Repeat exactly the lines of the listing below, please, starting with the first and ending with the line containing "return Pos(CUTTER_X, 0, CUTTER_Z) * wheel"; leave out the rest.

——————

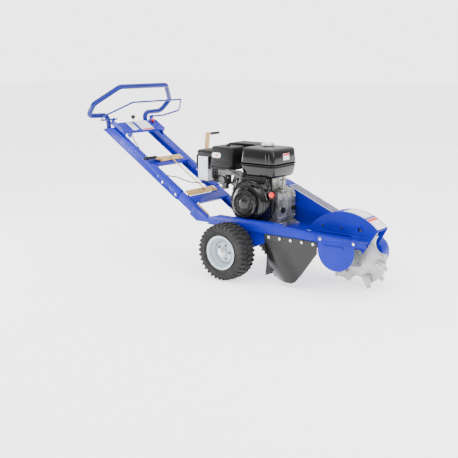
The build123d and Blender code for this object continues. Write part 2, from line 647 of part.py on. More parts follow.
def cutter_wheel():
    """Steel wheel with three lobes, a dished middle and a hub on the shaft."""
    y0, y1 = CUTTER_Y - WHEEL_THICK / 2, CUTTER_Y + WHEEL_THICK / 2
    wheel = disc_y(0, 0, WHEEL_RADIUS, y0, y1)
    for i in range(LOBES):
        gap = radians(TOOTH_START + 30 + TOOTH_STEP / 2 + 360 / LOBES * i)
        wheel -= disc_y(170 * cos(gap), 170 * sin(gap), 54, y0 - 1, y1 + 1)
    dish = Pos(0, y0 - 6, 0) * Rot(90, 0, 0) * Cone(WHEEL_HUB_RADIUS, WHEEL_HUB_RADIUS - 26, 12)
    hub = disc_y(0, 0, 38, y0 - WHEEL_HUB_LENGTH, y1 + 10)
    wheel = wheel + dish + hub
    wheel -= disc_y(0, 0, SHAFT_RADIUS + 0.02, y0 - 40, y1 + 40)
    return Pos(CUTTER_X, 0, CUTTER_Z) * wheel


def tooth_block(side):
    """Bolt-on pocket with its carbide tooth, on one face of a lobe."""
    face = WHEEL_THICK / 2 + 0.1
    y0, y1 = (face, face + 17) if side > 0 else (-face - 17, -face)
    pocket = block(WHEEL_RADIUS - 50, WHEEL_RADIUS + 3, y0, y1, -TOOTH_HALF - 2, TOOTH_HALF + 4)
    pocket = soften(pocket, Axis.Y, 7)
    return pocket + block(WHEEL_RADIUS - 8, TOOTH_REACH, y0 + 3, y1 - 3, -TOOTH_HALF, 3)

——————

▶ Answer to this exercise:
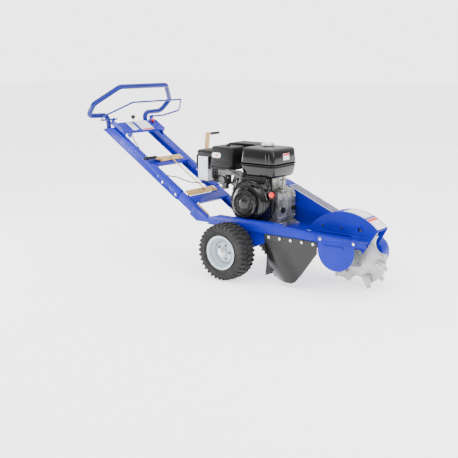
The build123d and Blender code for this object continues. Write part 2, from line 647 of part.py on. More parts follow.
def cutter_wheel():
    """Steel wheel with three lobes, a dished middle and a hub on the shaft."""
    y0, y1 = CUTTER_Y - WHEEL_THICK / 2, CUTTER_Y + WHEEL_THICK / 2
    wheel = disc_y(0, 0, WHEEL_RADIUS, y0, y1)
    for i in range(LOBES):
        gap = radians(TOOTH_START + 30 + TOOTH_STEP / 2 + 360 / LOBES * i)
        wheel -= disc_y(170 * cos(gap), 170 * sin(gap), 54, y0 - 1, y1 + 1)
    dish = Pos(0, y0 - 6, 0) * Rot(90, 0, 0) * Cone(WHEEL_HUB_RADIUS, WHEEL_HUB_RADIUS - 26, 12)
    hub = disc_y(0, 0, 38, y0 - WHEEL_HUB_LENGTH, y1 + 10)
    wheel = wheel + dish + hub
    wheel -= disc_y(0, 0, SHAFT_RADIUS + 0.02, y0 - 40, y1 + 40)
    return Pos(CUTTER_X, 0, CUTTER_Z) * wheel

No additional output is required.